The pace of export growth increased by £2 billion, while the rate of imports slowed by -£1.8 billion. Additionally, all the previous month’s deficits were revised lower.

Construction output, however, did marginally disappoint – falling -0.6% on the month in October instead of seeing the pace of growth slow from 0.9% to 0.2% as forecast. However, construction activity advanced 0.7%, which was a significantly better result considering the predictions for a decline of -0.1% after September’s 2.5% uptick. This did not detract from the Pound’s bullishness, though.

EUR GBP Slips Lower, EUR USD Stuck at Opening after ECB Dovishness

Mario Draghi performed his usual trick yesterday of knocking the supports out from under the Euro in his press conference following the European Central Bank’s (ECB) latest policy decision. Markets had widely expected an extension to quantitative easing and that was what they got, along with a reduction of the monthly rate of asset purchases down to €60 billion from April next year.

However, Draghi noted that QE could be extended even further, dashing investor hopes that the cut in the monthly purchase rate was the first signs of the eagerly-awaited taper. He also commented that the 1.7% inflation rate forecast for the end of 2019 was not close enough to the ECB’s target of just under 2% to justify monetary tightening.

This could mean that the ECB is unlikely to begin a normalisation cycle until the beginning of 2020 at the earliest. Unsurprisingly, the Euro plummeted, with GBP EUR continuing to pressure the common currency lower and EUR USD unable to make a recovery, even if it has found support against further losses.

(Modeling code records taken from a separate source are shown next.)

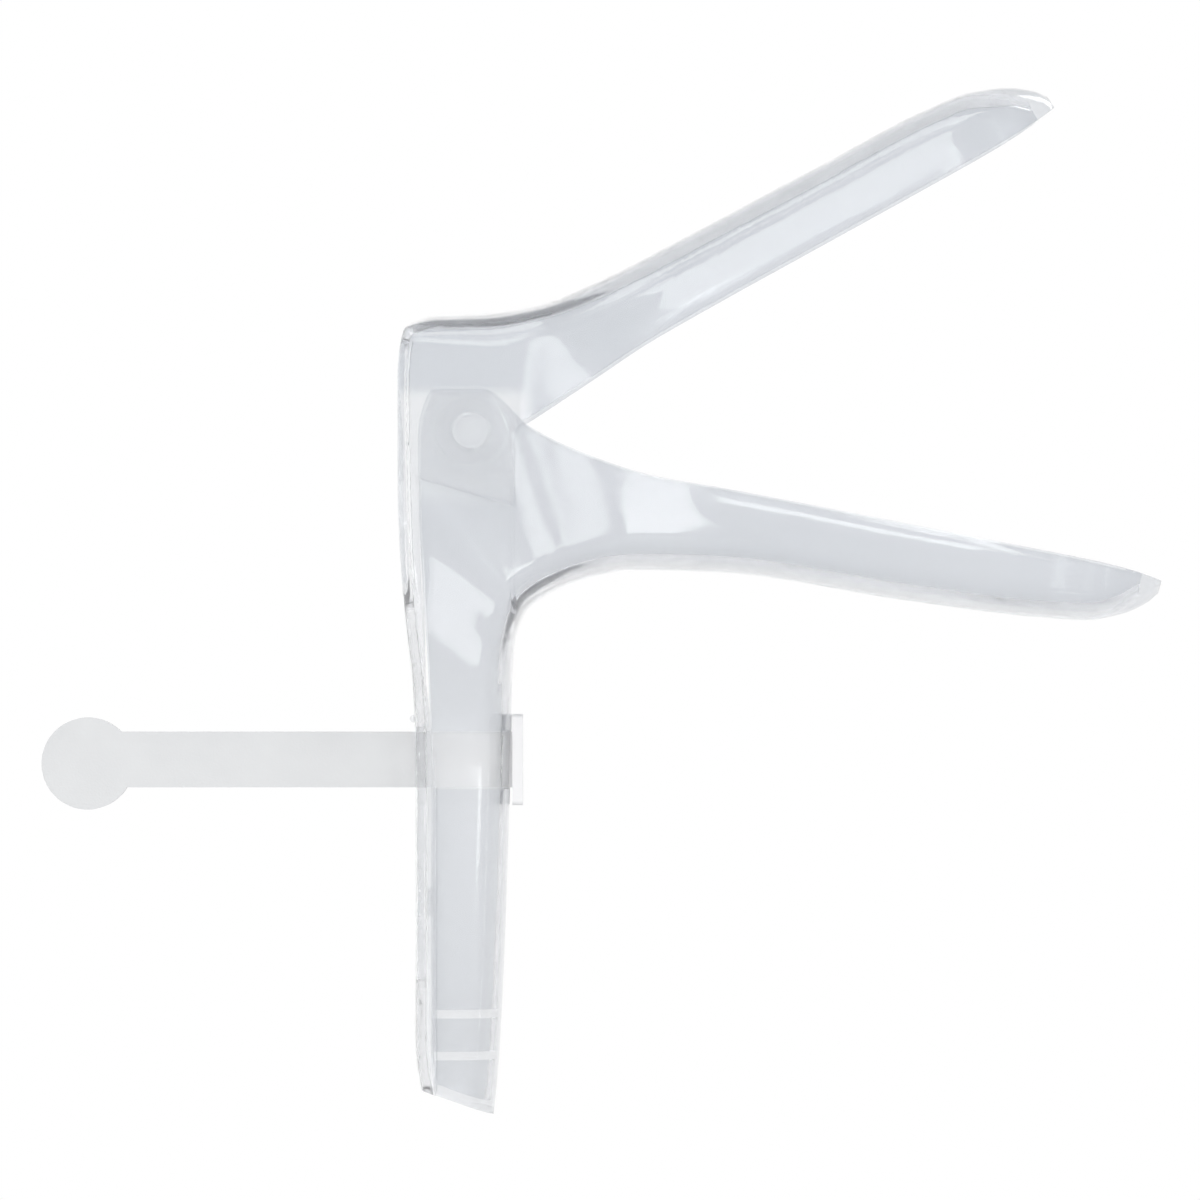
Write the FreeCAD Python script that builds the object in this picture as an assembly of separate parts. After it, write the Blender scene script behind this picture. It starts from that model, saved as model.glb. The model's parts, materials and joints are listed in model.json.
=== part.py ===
import FreeCAD, Part
import math
import os

# Bivalve speculum, single-use moulded type: three pieces.
# A lower blade that bends down into the handle, an upper blade whose yoke goes round the
# viewing aperture and down into the lever, and a flat bar on which the lever slides.
# Frame: origin at the middle of the hinge axis, +X towards the blade tips, +Z up.
# The model stands in the pose of the photograph: lever squeezed in, blades open.

Vec = FreeCAD.Vector
Y_AXIS = Vec(0, 1, 0)
# Length of a curve's handle that makes it a quarter circle, as a share of the radius
ROUND = 0.5523

# Walls and clearances, and how far a hollow is cut out past the rim
WALL = 1.8
HOLLOW_REACH = 6.8
BAR_PLAY = 0.3
HINGE_PLAY = 0.05
NEST_GAP = 0.4
HEAD_GAP = 0.3

# Opening of the blades
UPPER_ANGLE = 29.0
TRAVEL = 40.0
LOWER_ANGLE = UPPER_ANGLE - TRAVEL

# Blades
BLADE_HALF_WIDTH = 14.0
UPPER_LENGTH = 117.2
LOWER_LENGTH = 124.0
TIP_ROUNDING = 20.0
UPPER_EDGE = -1.0
LOWER_EDGE = 1.4
UPPER_DEPTH = 11.3
LOWER_DEPTH = 14.5
UPPER_TIP_DEPTH = 10.8
LOWER_TIP_DEPTH = 12.9
BLADE_CORNER = 5.5
BLADE_DOME = 1.2
BLADE_DRAFT = 0.6
TIP_POWER = 0.62
TIP_LIFT = 1.3
TIP_HALF_WIDTH = 3.4

# Shallow step inside each blade, along its rim
RIM_START = 46.0
RIM_BAND = 1.7
RIM_STEP = 0.45

# Ring round the viewing aperture
RING_HALF_WIDTH = 18.0
RING_TOP = 20.3
RING_FRONT = 13.1
RING_BACK = 7.5
CHEEK_TOP = 7.2
APERTURE_HALF_WIDTH = 15.4
APERTURE_TOP = 16.0
APERTURE_BOTTOM = -31.0
APERTURE_SHOULDER = 7.0
APERTURE_WAIST = -12.0

# Upright rib inside each cheek of the lower piece
CHEEK_RIB_BACK = 7.6
CHEEK_RIB_WIDTH = 0.8
CHEEK_RIB_PROUD = 0.5
CHEEK_RIB_TOP = 2.3
CHEEK_RIB_BOTTOM = 33.0

# Handle and lever
HANDLE_HALF_WIDTH = 9.6
HANDLE_BACK = 6.8
HANDLE_FLANGE = 7.0
LEVER_FRONT = 10.1
LEVER_FLANGE = 6.2
FOOT_SLOPE = 19.6
FOOT_FRONT = 114.3
CHANNEL_CORNER = 3.0
CHANNEL_DOME = 0.4

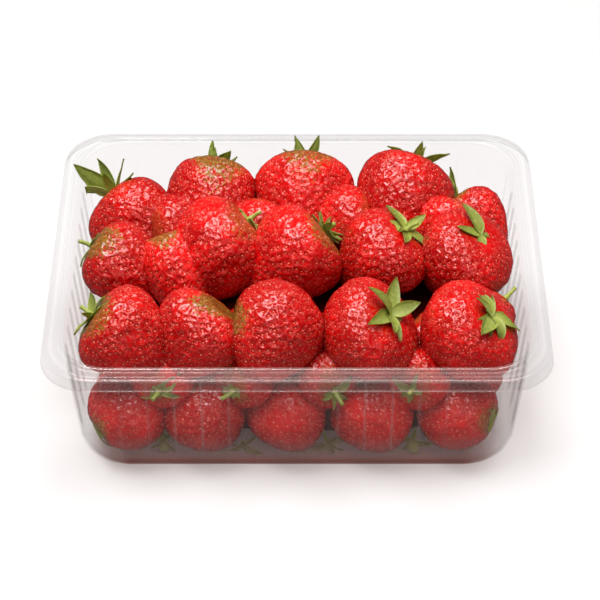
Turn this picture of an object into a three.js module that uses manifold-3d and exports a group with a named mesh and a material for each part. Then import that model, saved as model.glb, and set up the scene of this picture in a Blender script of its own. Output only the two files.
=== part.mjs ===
// A clear formed punnet with a rolled rim and ribbed walls, filled with two
// layers of strawberries. Millimetres, +Z up, standing on z = 0, with the
// origin under the middle of the tray and the long side along X.
import * as THREE from 'three';
import { mergeVertices } from 'three/addons/utils/BufferGeometryUtils.js';
import Module from 'manifold-3d';

// ---- Driving dimensions ----
// Tray: outer size over the skirt, and the formed sheet.
const TRAY_LENGTH = 187;
const TRAY_WIDTH = 150;
const RIM_HEIGHT = 59.5;
const SHEET = 0.6;

// Corner radius at the outer edge, and how much it shrinks per mm of inset.
const CORNER_RADIUS = 18;
const CORNER_TAPER = 0.12;
const CORNER_STEPS = 6;

// Rim: everything is an inset from the outer edge, or a drop from the top.
const SKIRT_FLARE = 0.8;
const SKIRT_DROP = 5.4;
const EDGE_DROP = 1.2;
const BEAD_OUTER = 2.4;
const BEAD_INNER = 4.6;
const BEAD_DROP = 0.3;
const BEAD_RUN = 0.6;
const VALLEY_INSET = 5.4;
const VALLEY_DROP = 0.9;
const CREST_INSET = 6.4;
const CREST_WIDTH = 0.8;
const MOUTH_INSET = 8.2;
const MOUTH_DROP = 1.6;
const MOUTH_ROUND = 0.6;

// Walls and base.
const WALL_DRAFT = 5;
const BASE_FILLET = 10;
const FILLET_STEPS = 4;
const FOOT_WIDTH = 9;
const PANEL_RISE = 1.4;
const PANEL_SLOPE = 3;

// Ribs pressed outward in the walls.
const RIB_PITCH = 10;
const RIB_HALF_WIDTH = 1.5;
const RIB_PROUD = 0.9;
const RIB_SINK = 0.42;
const RIB_BOTTOM = 13;
const RIB_TOP = 50;
const RIBS_ON_LONG_WALL = 14;
const RIBS_ON_SHORT_WALL = 10;
const CORNER_RIB_ANGLES = [22.5, 67.5];

// Strawberries: two layers of three rows, standing clear of the sheet.
const CLEARANCE = 0.5;
const BERRY_LENGTH_RATIO = 1.06;
const BERRY_SIDES = 9;
const BERRY_TURN = 2.4;
const BERRY_DIP = 0.5;
const LOWER_BERRY = 34;
const LOWER_COLUMNS = [-64, -35, -4, 29, 62];
const LOWER_ROWS = [-45, 0, 42];
const UPPER_ROWS = [
  { y: -39.5, z: 51, x: [-65.5, -35, -8.5, 27.5, 65], width: [34, 33, 35, 38, 38] },
  { y: 3, z: 54, x: [-69.5, -47, -27, 1.5, 35, 65.5], width: [31, 26, 37, 38, 35, 37] },
  { y: 39, z: 54, x: [-65.5, -33.5, 3.5, 43, 73], width: [36, 37, 39, 38, 25] },
];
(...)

US Dollar Edging Back after Bullish Post-Draghi Charge

GBP USD exchange rate

The Euro tumbling sent the US Dollar on a bullish charge yesterday, with the ‘Greenback’ finally able to break through the ceiling put in place by enormous bets of Federal Reserve policy tightening. The fact US interest rates are likely to go up while Eurozone borrowing costs remain low is good news for the US Dollar.

A weaker EUR USD exchange rate will increase foreign direct investment in the US. Investors will be more inclined to participate in ‘carry trades’, borrowing Euros at a low interest rate and using them to buy US Dollars, which then allows them to purchase high-yielding US treasuries. Because the Euro and US Dollar are considered safe assets, the risks of extreme exchange rate volatility are limited; a carry trade between a currency like the Euro and the New Zealand Dollar (interest rates are currently 2.00% in New Zealand), for instance, is more risky as the ‘Kiwi’ could plummet or rise sharply.

Today, however, the USD rally has run out of steam and the Pound has been able to recover some of yesterday’s losses on the back of the positive domestic data.

GBP EUR, GBP USD Exchange Rate Forecasts; US Confidence Index Could Pressure Pound and Euro Lower

The day’s UK and Eurozone data has already been released, leaving only US ecostats on the calendar. Key amongst these will be the University of Michigan confidence index, which is predicted to rise from 93.8 to 94.5.

However, while this may firm the US Dollar, the ‘Greenback’ is unlikely to see a particularly strong advance if the index does rise as forecast. Bets of Federal Reserve monetary tightening are still frozen around 95%, leaving little room left for the US Dollar to rise. Markets have already bought USD on the assumption rates will increase, so news that would usually increase hike odds isn’t going to be considered ‘news’ at the moment.

Interbank GBP EUR, GBP USD Exchange Rates

The Pound Euro (GBP EUR) exchange rate was trading around 1.18 at the time of writing, while the Euro Pound (EUR GBP) exchange rate was trending in the region of 0.84.

The Pound US Dollar (GBP USD) exchange rate was trading around 1.26, while the US Dollar Pound (USD GBP) exchange rate was trending in the region of 0.79.

The Euro US Dollar (EUR USD) exchange rate was trading around 1.06, while the US Dollar Euro (USD EUR) exchange rate was trending in the region of 0.94.